Y así, un Wiley sin mucho que perder dio con sus huesos en las oficinas del Departamento de Agricultura del gobierno federal. Era el hombre indicado en el lugar indicado. Y conforme entró por la puerta del Departamento, se dispuso a intentar aprobar regulaciones que ordenaran el mundo de los aditivos. Pero no era fácil: una tras otra, los lobbies agro-alimentarios tumbaron cada una de sus propuestas. Poderoso caballero es Don Dinero.
Daños colaterales
Afortunadamente, Wiley era tozudo y no le tenía miedo a nadie. Recordemos que años después incautaría cuarenta barriles de Coca-Cola abriendo un batalla legal entre la empresa y el gobierno que estuvo a punto de eliminar la cafeína de la famosa bebida.
Tras mucho insistir, el Congreso acordó darle 5.000 dólares para "investigar el carácter de los aditivos alimentarios, los colorantes y otras sustancias que se le añadían a la comida". Algo que traducido resulta: dar comida "llena de aditivos" a doce personas durante todo el tiempo que fuera posible.
El Bórax
El primer objetivo de Wiley fue uno de los aditivos alimentarios más populares del momento, el bórax. Algo que ahora usamos como detergente. Entre octubre de 1902 y julio de 1903, los doce de Wiley comieron bórax en cada plato (y cada vez en cantidades mayores). Los resultados fueron claros: como mínimo, el bórax producía dolor de cabeza, de estómago y problemas digestivos.

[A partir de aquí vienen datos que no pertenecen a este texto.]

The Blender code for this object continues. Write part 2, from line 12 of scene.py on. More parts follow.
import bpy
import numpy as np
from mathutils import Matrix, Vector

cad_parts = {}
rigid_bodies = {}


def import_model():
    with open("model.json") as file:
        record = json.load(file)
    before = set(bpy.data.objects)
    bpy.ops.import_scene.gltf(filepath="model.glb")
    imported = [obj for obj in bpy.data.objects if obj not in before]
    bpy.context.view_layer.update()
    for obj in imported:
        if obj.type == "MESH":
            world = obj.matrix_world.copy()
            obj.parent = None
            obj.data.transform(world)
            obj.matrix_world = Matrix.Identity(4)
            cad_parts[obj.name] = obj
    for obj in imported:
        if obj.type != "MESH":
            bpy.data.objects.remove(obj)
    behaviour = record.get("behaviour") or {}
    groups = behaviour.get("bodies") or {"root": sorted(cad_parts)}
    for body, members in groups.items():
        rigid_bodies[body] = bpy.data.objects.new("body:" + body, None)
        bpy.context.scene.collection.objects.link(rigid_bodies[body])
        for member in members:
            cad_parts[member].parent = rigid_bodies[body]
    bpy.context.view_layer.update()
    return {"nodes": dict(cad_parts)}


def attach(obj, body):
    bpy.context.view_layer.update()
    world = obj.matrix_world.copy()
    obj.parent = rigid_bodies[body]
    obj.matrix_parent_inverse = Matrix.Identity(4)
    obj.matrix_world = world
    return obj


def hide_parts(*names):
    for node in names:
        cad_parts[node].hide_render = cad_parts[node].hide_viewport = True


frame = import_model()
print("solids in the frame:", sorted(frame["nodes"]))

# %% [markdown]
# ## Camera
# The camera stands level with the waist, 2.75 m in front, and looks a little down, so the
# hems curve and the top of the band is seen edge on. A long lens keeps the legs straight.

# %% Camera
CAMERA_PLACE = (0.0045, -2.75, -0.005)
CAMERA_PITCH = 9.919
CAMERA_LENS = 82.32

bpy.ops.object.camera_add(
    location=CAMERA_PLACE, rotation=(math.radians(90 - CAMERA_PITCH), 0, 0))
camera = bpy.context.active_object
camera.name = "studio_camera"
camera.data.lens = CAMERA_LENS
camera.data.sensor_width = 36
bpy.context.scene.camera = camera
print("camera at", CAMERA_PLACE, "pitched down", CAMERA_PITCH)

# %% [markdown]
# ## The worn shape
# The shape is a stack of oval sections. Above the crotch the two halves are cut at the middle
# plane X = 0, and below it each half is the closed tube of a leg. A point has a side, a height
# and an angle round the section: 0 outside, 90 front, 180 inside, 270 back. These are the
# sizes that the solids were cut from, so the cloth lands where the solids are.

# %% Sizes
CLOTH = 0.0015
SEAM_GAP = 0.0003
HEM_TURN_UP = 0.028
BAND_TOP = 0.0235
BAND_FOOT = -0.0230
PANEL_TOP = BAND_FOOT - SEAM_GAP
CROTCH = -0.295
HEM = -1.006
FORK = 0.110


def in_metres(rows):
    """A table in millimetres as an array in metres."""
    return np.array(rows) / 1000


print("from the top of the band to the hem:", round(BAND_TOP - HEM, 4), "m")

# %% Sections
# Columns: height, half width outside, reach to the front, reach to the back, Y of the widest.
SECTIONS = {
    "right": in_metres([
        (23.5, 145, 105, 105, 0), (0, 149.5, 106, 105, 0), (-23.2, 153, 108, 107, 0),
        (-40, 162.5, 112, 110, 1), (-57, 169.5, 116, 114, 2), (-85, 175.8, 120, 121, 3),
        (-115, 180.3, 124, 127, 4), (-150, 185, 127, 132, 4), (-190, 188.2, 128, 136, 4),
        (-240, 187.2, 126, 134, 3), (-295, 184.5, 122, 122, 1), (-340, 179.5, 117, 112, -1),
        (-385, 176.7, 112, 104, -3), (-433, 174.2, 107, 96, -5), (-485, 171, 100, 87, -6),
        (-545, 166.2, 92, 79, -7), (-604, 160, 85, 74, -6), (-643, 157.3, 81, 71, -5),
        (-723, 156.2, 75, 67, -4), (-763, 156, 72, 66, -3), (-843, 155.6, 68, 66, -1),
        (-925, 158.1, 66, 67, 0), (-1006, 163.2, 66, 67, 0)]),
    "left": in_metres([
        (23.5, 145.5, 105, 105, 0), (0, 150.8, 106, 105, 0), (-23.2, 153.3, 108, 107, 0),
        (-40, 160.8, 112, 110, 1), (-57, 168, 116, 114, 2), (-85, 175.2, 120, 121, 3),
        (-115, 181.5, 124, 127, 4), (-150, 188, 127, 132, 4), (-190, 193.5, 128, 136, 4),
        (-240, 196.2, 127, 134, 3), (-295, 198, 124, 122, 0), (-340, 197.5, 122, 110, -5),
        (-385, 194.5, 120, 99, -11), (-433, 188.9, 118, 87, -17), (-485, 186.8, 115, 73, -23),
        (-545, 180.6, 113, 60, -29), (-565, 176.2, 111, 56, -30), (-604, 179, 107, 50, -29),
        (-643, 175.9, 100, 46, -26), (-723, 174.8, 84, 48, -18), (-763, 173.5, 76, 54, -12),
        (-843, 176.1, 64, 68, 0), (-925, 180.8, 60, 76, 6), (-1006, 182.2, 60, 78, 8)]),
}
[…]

Además, no tenía un sabor agradable. En un primer momento, se camufló en la mantequilla, pero rápidamente los investigadores se dieron cuenta de que los comensales dejaron de comer mantequilla. Cuando lo ocultaron en la leche, las queja por su sabor metálico no dejaron de crecer.
El escuadrón del veneno
Tras el bórax, los doce de Wiley sufrieron en sus carnes los efectos de otros aditivos de uso corriente como el ácido sulfúrico, el nitrato de potasio o el formaldehído. Y los resultados fueron aterradores. Aquello estaba siendo todo un escándalo y muchos de ellos se silenciaron. El del ácido benzoico solo salió a la luz por un error de un empleado del Departamento de Agricultura.

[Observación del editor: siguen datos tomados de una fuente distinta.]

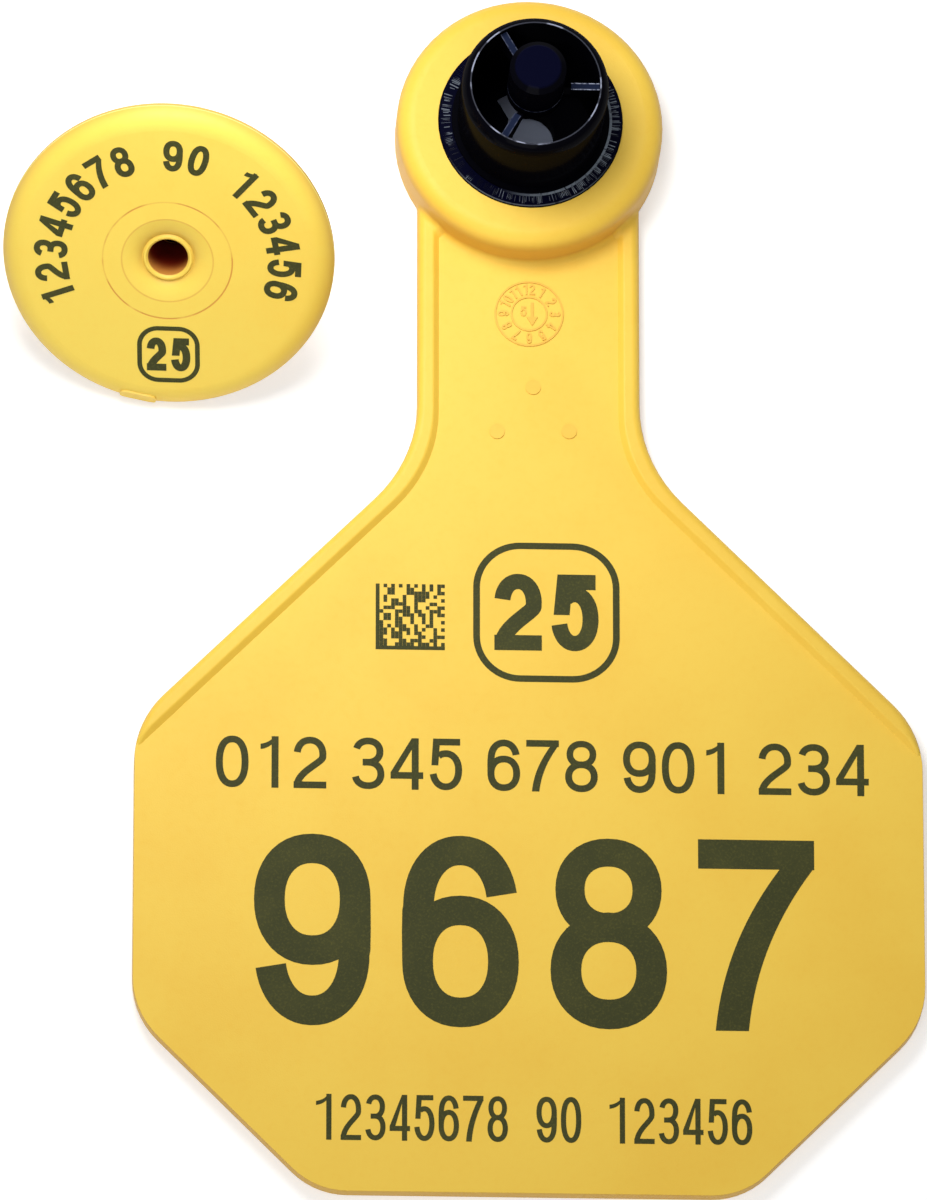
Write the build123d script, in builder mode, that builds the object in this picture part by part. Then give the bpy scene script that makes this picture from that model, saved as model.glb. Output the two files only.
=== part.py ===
"""Two-piece livestock ear tag: a printed panel with a locking cup in its head, and the round
button whose hollow stud goes through the ear and locks in that cup.

The panel lies on its back with +Z up and +Y towards the head. The origin is the centre of the
stud's hole, on the back face. The button lies beside the neck on its edge and its tip.
"""

import os
from math import atan2, cos, degrees, hypot, radians, sin, tan

from build123d import *

# Panel outline, seen from the printed side
panel_width = 76.2
panel_bottom = 107.65
head_radius = 13.05
head_inset = 0.45
neck_inset = 2.2
shoulder_angle = 45.0
shoulder_apex = 22.75
foot_cut = 17.6
foot_cut_angle = 45.0
neck_to_head_radius = 4.0
neck_flare_radius = 14.0
upper_corner_radius = 9.5
lower_corner_radius = 8.5
foot_corner_radius = 7.5

# Panel section: a thin field, a raised bead along the neck and shoulders, a rounded front edge
field_thickness = 1.9
bead_height = 0.5
bead_width = 2.1
bead_slope = 0.55
bead_crest_radius = 0.3
panel_edge_radius = 0.8
panel_back_chamfer = 0.45

# Head boss that holds the cup
boss_top = 6.2
boss_edge_radius = 1.8
boss_foot_radius = 0.7

# Locking cup, hard plastic
flange_radius = 9.0
flange_thickness = 0.9
flange_proud = 0.35
flange_edge_chamfer = 0.15
flange_step_radius = 7.7
flange_step_height = 0.25
cup_radius = 7.16
cup_wall = 0.9
cup_shoulder_top = 15.2
cup_rim_top = 16.6
cup_lip_width = 0.12
sleeve_radius = 6.9
barb_radius = 7.3
barb_length = 1.0
barb_lead = 0.5
barb_base = 2.4
floor_thickness = 2.2
seat_clearance = 0.05

# Bore, and the slots that let the floor spring open for the stud's tip
bore_radius = 2.55
slot_width = 1.7
slot_reach = 5.35
slot_count = 2
slot_bearing = 120.0

# Webs under the rim, and the closed hub that shields the point
web_count = 3
web_thickness = 0.7
web_top_drop = 0.7
web_inner_radius = 3.46
web_depth = 3.2
web_tie_drop = 1.3
web_tie_depth = 0.8
web_sink = 0.3
hub_radius = 2.75
hub_cap_radius = 2.12
hub_cap_height = 0.55
hub_top = 21.2
hub_length = 6.8
hub_wall = 0.75
hub_roof = 0.9

# Button
button_radius = 16.1
button_thickness = 2.1
button_rim_thickness = 0.75
button_shoulder_width = 2.1
button_edge_chamfer = 0.3
dish_radius = 4.45
dish_depth = 0.75
lip_radius = 2.3
lip_height = 0.2

# Stud of the button and its hard tip
stud_clearance = 0.1
stud_root_width = 0.6
stud_neck = 8.7
pin_bore_radius = 1.95
tip_length = 8.3
tip_barb_radius = 3.15
tip_barb_land = 0.7
tip_point_radius = 0.3
tip_socket_radius = 2.15
tip_socket_depth = 3.3
spigot_clearance = 0.03
spigot_length = 3.0
spigot_chamfer = 0.3

# Where the button lies: its middle on the floor plan, and the way it faces
button_x = -35.32
button_y = -16.14
lean_bearing = -98.0
button_turn = 7.4

# How far cuts run past the faces that they open
overrun = 1.0

os.makedirs("parts", exist_ok=True)


def corner_at(sketch, point):
    """The vertex of a flat sketch that lies at a given corner."""
    return sketch.vertices().sort_by_distance(Vector(*point))[0]


def both_sides(sketch, point):
    """That corner and its mirror image."""
    return [corner_at(sketch, (side * point[0], point[1])) for side in (1, -1)]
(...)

Los lobbies no dejaban de presionar para que el trabajo de Wiley pasara desapercibido, pero por suerte la prensa sabía que ahí había una historia. Los miembros del 'Poison Squad' ('escuadrón del veneno'), como empezaron a llamarlos, se hicieron tan populares que se escribieron canciones y poemas.
Eran héroes: tipos que estaban envenenándose sistemáticamente para salvaguardar la salud de los consumidores. Para 1906, Wiley consiguió convencer al Congreso y se aprobó la "Ley de Pureza". En los siguientes años su poder en el testeo de alimentos y aditivos hasta que se le considera el "padre de la FDA" y de la regulación alimentaria.
He estado investigando y, hasta donde he podido descubrir, no está muy claro qué pasó con los doce voluntarios y es una pena porque merecerían un mayor reconocimiento: pocas veces tres comidas al día pueden ahorrar tantas muertes y sufrimiento.